:: Dataset content

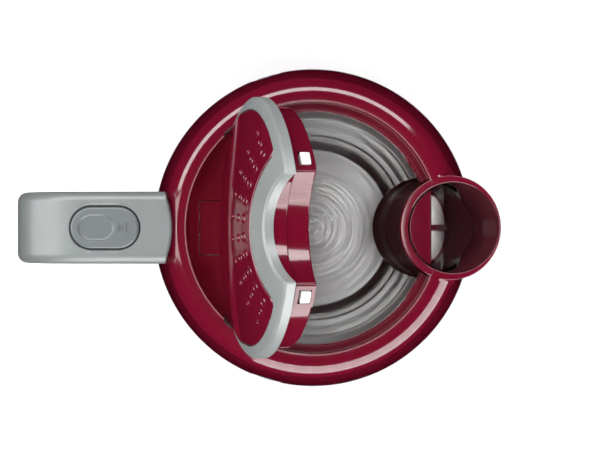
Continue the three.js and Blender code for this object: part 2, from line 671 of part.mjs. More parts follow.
const lidHinge = new THREE.Group();
lidHinge.position.set(HINGE.x, 0, HINGE.z);
lidHinge.rotation.y = -LID_OPEN;
jug.add(lidHinge);
const lid = new THREE.Group();
lid.position.set(-HINGE.x, 0, -HINGE.z);
lidHinge.add(lid);
part('lid_trim_ring', lidTrimRing(), GREY, lid);
part('lid_panel', lidPanel(), RED, lid);
part('lid_inner', lidInner(), RED, lid);
part('latch_plate', latchPlate(), WHITE, lid);
part('lid_spring_left', springCoil(24, 31), STEEL, lid);
part('lid_spring_right', springCoil(-31, -24), STEEL, lid);
part('hinge_pin_left', barY(1.5, HINGE.x, HINGE.z, 23, 47.5, 16), STEEL, jug);
part('hinge_pin_right', barY(1.5, HINGE.x, HINGE.z, -47.5, -23, 16), STEEL, jug);

export default kettle;
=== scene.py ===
import json
import math

import bmesh
import bpy
import numpy as np
from mathutils import Matrix, Vector


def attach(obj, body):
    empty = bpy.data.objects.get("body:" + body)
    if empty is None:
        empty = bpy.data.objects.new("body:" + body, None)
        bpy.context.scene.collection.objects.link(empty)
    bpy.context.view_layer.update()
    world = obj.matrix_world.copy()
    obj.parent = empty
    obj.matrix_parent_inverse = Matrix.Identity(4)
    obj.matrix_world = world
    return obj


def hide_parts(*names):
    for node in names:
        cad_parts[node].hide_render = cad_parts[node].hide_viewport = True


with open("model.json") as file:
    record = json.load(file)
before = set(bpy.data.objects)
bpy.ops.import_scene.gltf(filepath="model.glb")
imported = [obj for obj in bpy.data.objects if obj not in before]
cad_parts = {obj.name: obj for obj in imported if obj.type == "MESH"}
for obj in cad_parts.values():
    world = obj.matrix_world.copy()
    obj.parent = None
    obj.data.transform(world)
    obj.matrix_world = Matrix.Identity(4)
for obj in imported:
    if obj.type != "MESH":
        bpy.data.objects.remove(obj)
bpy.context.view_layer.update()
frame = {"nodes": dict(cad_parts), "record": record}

RECORD = frame["record"]
BODY_OF = {node: body for body, nodes in RECORD["behaviour"]["bodies"].items() for node in nodes}
SLOT_OF = {row["node"]: row["material_slot"] for row in RECORD["subparts"]}

# Driving dimensions, the same as the parts'.
MM = 0.001
GAP = 0.35
BASE_R = 75
BASE_TOP_Z = 20
DRUM_R = 36
COVER_Z = 11                          # underside of the base's cover plate
FOOT_R = 61
BASE_SCREW_R = 50
GLAND_Z = 6.4
JUG_Z = 20.5
WALL = 2.6
RIM_Z = 218
FILLET_R, FILLET_Z, FILLET = 57.3, 209, 9
RECESS_R = 54.7
LEDGE_Z = 212.9
LEDGE_R = 51.2
PLATE_Z = 46
PLATE_R = 66.4
COVER_SCREW_R = 66.4
HINGE_X, HINGE_Z = -33, 215.8
LID_OPEN = math.radians(72.7)
LID_R = 54.3
LID_DOME = 10
PANEL_R = 49
PANEL_REAR_X, PANEL_REAR_R = -8, 48.6
PANEL_NOTCH_X, PANEL_NOTCH_R = 61.6, 36.4
RING_NOTCH_X, RING_NOTCH_R = 60.4, 23.5
RING_T = 4.2
SKIRT_R = 50.3
SKIRT_Z = 203.9
SKIRT_NOTCH_X, SKIRT_NOTCH_R = 64.6, 29.1
WINDOW_DEG, WINDOW_Z, WINDOW_W, WINDOW_H = 32.4, 208.2, 6.6, 5.2
TROUGH_R = 22.2
WELL_HALF_Y = 44
SPOUT_X, SPOUT_R = 61.3, 19.8
HANDLE_HALF_Y = 15.7
BUTTON_X, BUTTON_HALF, BUTTON_R = -90, 5.85, 9.1
SWITCH_X, SWITCH_Z = -103, 58.5
FINE = 192                            # steps round a large turned piece
MEDIUM = 96
SMALL = 48


# Curves and outlines ------------------------------------------------------------------------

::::

§ Given request
Word for word, write out all of the data above.

§ Result
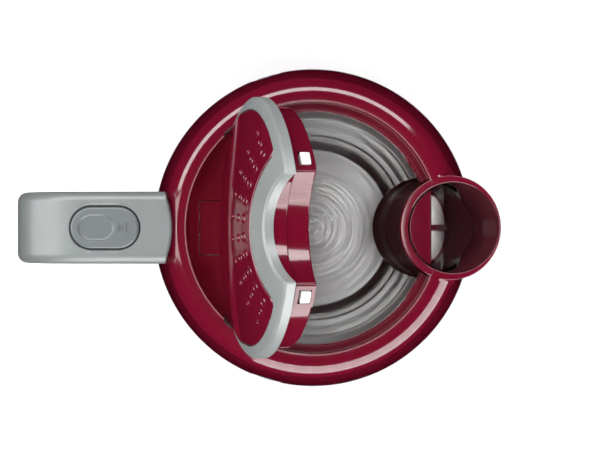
Continue the three.js and Blender code for this object: part 2, from line 671 of part.mjs. More parts follow.
const lidHinge = new THREE.Group();
lidHinge.position.set(HINGE.x, 0, HINGE.z);
lidHinge.rotation.y = -LID_OPEN;
jug.add(lidHinge);
const lid = new THREE.Group();
lid.position.set(-HINGE.x, 0, -HINGE.z);
lidHinge.add(lid);
part('lid_trim_ring', lidTrimRing(), GREY, lid);
part('lid_panel', lidPanel(), RED, lid);
part('lid_inner', lidInner(), RED, lid);
part('latch_plate', latchPlate(), WHITE, lid);
part('lid_spring_left', springCoil(24, 31), STEEL, lid);
part('lid_spring_right', springCoil(-31, -24), STEEL, lid);
part('hinge_pin_left', barY(1.5, HINGE.x, HINGE.z, 23, 47.5, 16), STEEL, jug);
part('hinge_pin_right', barY(1.5, HINGE.x, HINGE.z, -47.5, -23, 16), STEEL, jug);

export default kettle;
=== scene.py ===
import json
import math

import bmesh
import bpy
import numpy as np
from mathutils import Matrix, Vector


def attach(obj, body):
    empty = bpy.data.objects.get("body:" + body)
    if empty is None:
        empty = bpy.data.objects.new("body:" + body, None)
        bpy.context.scene.collection.objects.link(empty)
    bpy.context.view_layer.update()
    world = obj.matrix_world.copy()
    obj.parent = empty
    obj.matrix_parent_inverse = Matrix.Identity(4)
    obj.matrix_world = world
    return obj


def hide_parts(*names):
    for node in names:
        cad_parts[node].hide_render = cad_parts[node].hide_viewport = True


with open("model.json") as file:
    record = json.load(file)
before = set(bpy.data.objects)
bpy.ops.import_scene.gltf(filepath="model.glb")
imported = [obj for obj in bpy.data.objects if obj not in before]
cad_parts = {obj.name: obj for obj in imported if obj.type == "MESH"}
for obj in cad_parts.values():
    world = obj.matrix_world.copy()
    obj.parent = None
    obj.data.transform(world)
    obj.matrix_world = Matrix.Identity(4)
for obj in imported:
    if obj.type != "MESH":
        bpy.data.objects.remove(obj)
bpy.context.view_layer.update()
frame = {"nodes": dict(cad_parts), "record": record}

RECORD = frame["record"]
BODY_OF = {node: body for body, nodes in RECORD["behaviour"]["bodies"].items() for node in nodes}
SLOT_OF = {row["node"]: row["material_slot"] for row in RECORD["subparts"]}

# Driving dimensions, the same as the parts'.
MM = 0.001
GAP = 0.35
BASE_R = 75
BASE_TOP_Z = 20
DRUM_R = 36
COVER_Z = 11                          # underside of the base's cover plate
FOOT_R = 61
BASE_SCREW_R = 50
GLAND_Z = 6.4
JUG_Z = 20.5
WALL = 2.6
RIM_Z = 218
FILLET_R, FILLET_Z, FILLET = 57.3, 209, 9
RECESS_R = 54.7
LEDGE_Z = 212.9
LEDGE_R = 51.2
PLATE_Z = 46
PLATE_R = 66.4
COVER_SCREW_R = 66.4
HINGE_X, HINGE_Z = -33, 215.8
LID_OPEN = math.radians(72.7)
LID_R = 54.3
LID_DOME = 10
PANEL_R = 49
PANEL_REAR_X, PANEL_REAR_R = -8, 48.6
PANEL_NOTCH_X, PANEL_NOTCH_R = 61.6, 36.4
RING_NOTCH_X, RING_NOTCH_R = 60.4, 23.5
RING_T = 4.2
SKIRT_R = 50.3
SKIRT_Z = 203.9
SKIRT_NOTCH_X, SKIRT_NOTCH_R = 64.6, 29.1
WINDOW_DEG, WINDOW_Z, WINDOW_W, WINDOW_H = 32.4, 208.2, 6.6, 5.2
TROUGH_R = 22.2
WELL_HALF_Y = 44
SPOUT_X, SPOUT_R = 61.3, 19.8
HANDLE_HALF_Y = 15.7
BUTTON_X, BUTTON_HALF, BUTTON_R = -90, 5.85, 9.1
SWITCH_X, SWITCH_Z = -103, 58.5
FINE = 192                            # steps round a large turned piece
MEDIUM = 96
SMALL = 48


# Curves and outlines ------------------------------------------------------------------------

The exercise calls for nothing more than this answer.